> [INSTRUCTION]:
Among the entries below, find the line with "make_cord_pull(side, arm_x)", then quote it and each following line up to and including the line with "obj.parent = empty", and nothing else.

> [STORED RECORDS]:
- - -
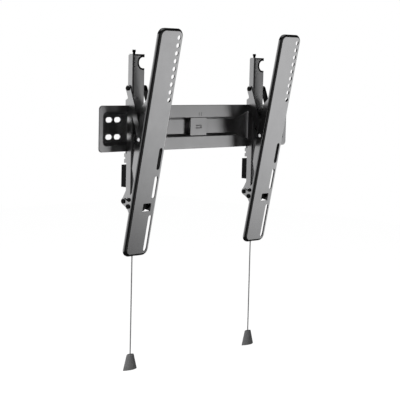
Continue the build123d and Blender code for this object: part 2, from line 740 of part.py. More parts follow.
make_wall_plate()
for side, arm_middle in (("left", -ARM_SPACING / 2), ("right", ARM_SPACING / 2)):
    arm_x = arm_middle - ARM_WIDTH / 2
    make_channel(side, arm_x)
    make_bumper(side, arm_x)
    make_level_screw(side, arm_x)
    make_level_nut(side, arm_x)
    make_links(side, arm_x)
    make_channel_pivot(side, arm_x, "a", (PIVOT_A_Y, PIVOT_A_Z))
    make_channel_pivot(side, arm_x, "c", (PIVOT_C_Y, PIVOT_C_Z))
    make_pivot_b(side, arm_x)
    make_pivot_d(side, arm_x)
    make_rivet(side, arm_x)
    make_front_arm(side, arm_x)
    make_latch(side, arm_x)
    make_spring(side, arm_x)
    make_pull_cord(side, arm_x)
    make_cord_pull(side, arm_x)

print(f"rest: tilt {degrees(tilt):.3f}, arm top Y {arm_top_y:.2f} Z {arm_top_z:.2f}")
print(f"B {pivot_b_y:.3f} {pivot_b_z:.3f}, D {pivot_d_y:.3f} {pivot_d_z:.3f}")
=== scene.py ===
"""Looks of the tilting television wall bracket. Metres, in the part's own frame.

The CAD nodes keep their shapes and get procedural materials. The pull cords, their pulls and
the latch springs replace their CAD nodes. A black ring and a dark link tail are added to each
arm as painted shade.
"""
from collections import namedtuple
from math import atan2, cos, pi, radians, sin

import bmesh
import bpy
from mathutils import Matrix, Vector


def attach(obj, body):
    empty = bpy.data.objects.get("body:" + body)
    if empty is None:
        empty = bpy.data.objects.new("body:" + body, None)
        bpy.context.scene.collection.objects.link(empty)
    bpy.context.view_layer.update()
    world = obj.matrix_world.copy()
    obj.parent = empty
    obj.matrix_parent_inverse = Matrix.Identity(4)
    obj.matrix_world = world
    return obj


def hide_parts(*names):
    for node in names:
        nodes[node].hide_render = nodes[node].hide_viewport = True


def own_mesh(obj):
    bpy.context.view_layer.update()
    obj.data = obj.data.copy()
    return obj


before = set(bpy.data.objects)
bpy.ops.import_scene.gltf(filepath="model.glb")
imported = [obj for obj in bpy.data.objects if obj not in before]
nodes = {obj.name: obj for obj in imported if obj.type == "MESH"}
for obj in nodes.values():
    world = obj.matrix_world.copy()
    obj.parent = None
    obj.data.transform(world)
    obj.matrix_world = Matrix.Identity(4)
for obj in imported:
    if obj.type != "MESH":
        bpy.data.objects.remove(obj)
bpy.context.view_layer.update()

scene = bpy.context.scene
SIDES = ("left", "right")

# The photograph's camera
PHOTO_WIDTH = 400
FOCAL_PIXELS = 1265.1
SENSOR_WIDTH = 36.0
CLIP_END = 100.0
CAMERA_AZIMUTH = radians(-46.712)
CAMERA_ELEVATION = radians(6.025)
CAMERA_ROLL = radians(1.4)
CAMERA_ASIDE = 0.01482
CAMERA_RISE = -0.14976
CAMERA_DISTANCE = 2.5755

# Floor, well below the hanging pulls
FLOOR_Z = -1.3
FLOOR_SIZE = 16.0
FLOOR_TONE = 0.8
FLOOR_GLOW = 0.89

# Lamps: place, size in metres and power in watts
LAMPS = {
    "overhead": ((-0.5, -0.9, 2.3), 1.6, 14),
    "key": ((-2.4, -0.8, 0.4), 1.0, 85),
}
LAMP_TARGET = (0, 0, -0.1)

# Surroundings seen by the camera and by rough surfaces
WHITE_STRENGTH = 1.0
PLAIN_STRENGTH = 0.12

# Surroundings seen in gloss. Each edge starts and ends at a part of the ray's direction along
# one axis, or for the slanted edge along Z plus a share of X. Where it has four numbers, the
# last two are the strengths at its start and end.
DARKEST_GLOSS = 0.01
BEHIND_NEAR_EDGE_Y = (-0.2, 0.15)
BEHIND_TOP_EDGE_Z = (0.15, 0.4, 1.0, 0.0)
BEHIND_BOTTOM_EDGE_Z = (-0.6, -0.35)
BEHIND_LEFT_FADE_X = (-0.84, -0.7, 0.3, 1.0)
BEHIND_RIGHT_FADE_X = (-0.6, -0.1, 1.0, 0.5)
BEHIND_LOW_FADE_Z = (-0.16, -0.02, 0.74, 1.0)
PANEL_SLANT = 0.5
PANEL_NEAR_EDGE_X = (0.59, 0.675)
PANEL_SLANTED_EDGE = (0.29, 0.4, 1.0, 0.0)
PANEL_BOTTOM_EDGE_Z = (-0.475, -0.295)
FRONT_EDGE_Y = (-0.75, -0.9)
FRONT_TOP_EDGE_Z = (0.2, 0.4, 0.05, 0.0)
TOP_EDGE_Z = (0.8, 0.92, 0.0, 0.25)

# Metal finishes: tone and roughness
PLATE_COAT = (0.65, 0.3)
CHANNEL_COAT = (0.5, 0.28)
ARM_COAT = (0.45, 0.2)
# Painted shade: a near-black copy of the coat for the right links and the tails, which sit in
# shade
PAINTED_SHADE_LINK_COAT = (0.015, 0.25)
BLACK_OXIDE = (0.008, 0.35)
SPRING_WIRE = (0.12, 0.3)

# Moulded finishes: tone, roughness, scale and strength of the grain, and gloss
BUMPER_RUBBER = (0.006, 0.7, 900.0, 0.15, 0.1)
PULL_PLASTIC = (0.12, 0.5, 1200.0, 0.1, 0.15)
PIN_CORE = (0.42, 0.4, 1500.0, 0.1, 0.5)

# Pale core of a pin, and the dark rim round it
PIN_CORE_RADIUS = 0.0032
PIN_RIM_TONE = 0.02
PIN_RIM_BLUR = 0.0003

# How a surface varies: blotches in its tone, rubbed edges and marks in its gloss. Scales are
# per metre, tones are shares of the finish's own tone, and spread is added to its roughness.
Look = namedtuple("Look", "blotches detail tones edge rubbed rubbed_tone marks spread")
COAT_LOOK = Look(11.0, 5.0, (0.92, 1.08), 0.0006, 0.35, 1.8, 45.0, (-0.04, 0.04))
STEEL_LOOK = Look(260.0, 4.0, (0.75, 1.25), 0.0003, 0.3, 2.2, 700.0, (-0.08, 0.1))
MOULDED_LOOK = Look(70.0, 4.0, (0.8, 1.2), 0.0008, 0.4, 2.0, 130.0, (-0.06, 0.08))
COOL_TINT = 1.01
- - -
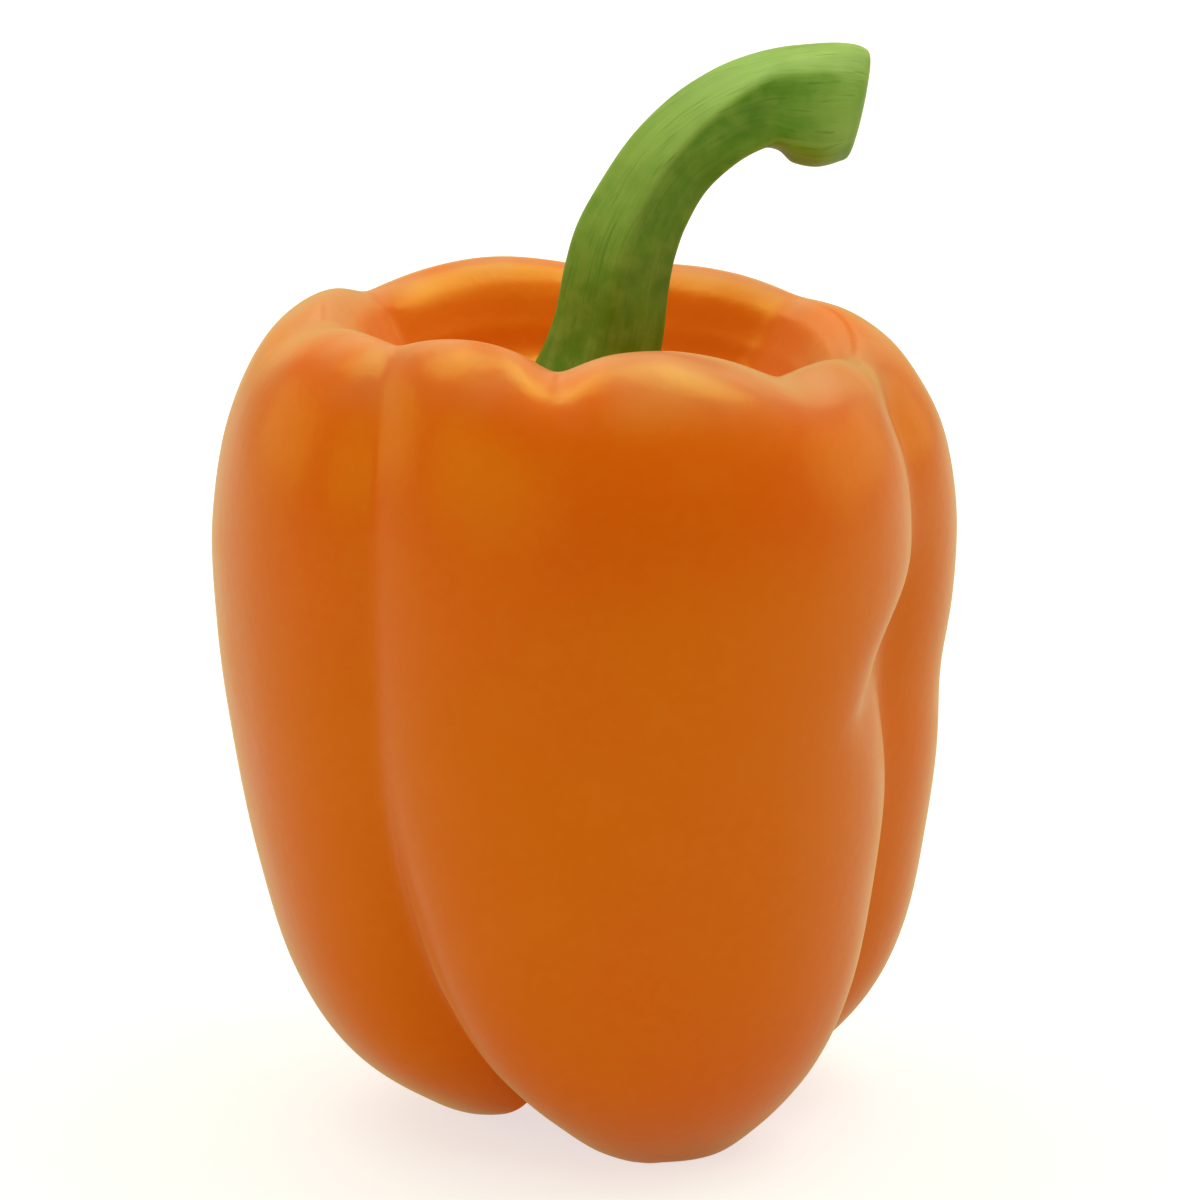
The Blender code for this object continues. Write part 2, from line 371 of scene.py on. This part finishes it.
- - -
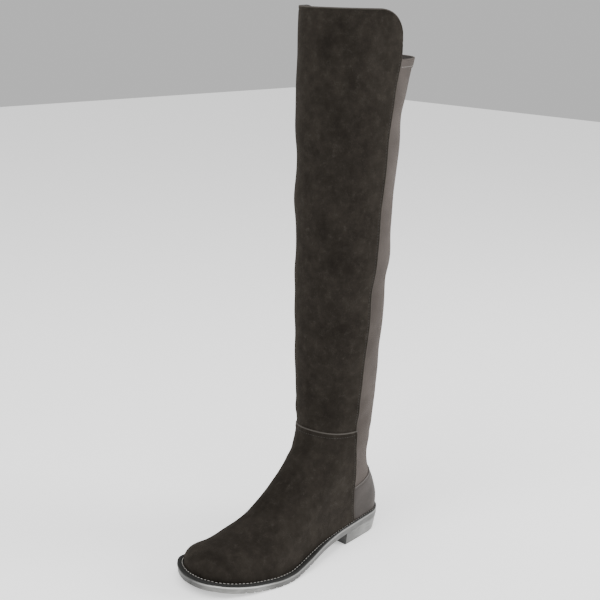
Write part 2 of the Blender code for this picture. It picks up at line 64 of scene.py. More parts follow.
- - -
> [RESPONSE BELOW]:
    make_cord_pull(side, arm_x)

print(f"rest: tilt {degrees(tilt):.3f}, arm top Y {arm_top_y:.2f} Z {arm_top_z:.2f}")
print(f"B {pivot_b_y:.3f} {pivot_b_z:.3f}, D {pivot_d_y:.3f} {pivot_d_z:.3f}")
=== scene.py ===
"""Looks of the tilting television wall bracket. Metres, in the part's own frame.

The CAD nodes keep their shapes and get procedural materials. The pull cords, their pulls and
the latch springs replace their CAD nodes. A black ring and a dark link tail are added to each
arm as painted shade.
"""
from collections import namedtuple
from math import atan2, cos, pi, radians, sin

import bmesh
import bpy
from mathutils import Matrix, Vector


def attach(obj, body):
    empty = bpy.data.objects.get("body:" + body)
    if empty is None:
        empty = bpy.data.objects.new("body:" + body, None)
        bpy.context.scene.collection.objects.link(empty)
    bpy.context.view_layer.update()
    world = obj.matrix_world.copy()
    obj.parent = empty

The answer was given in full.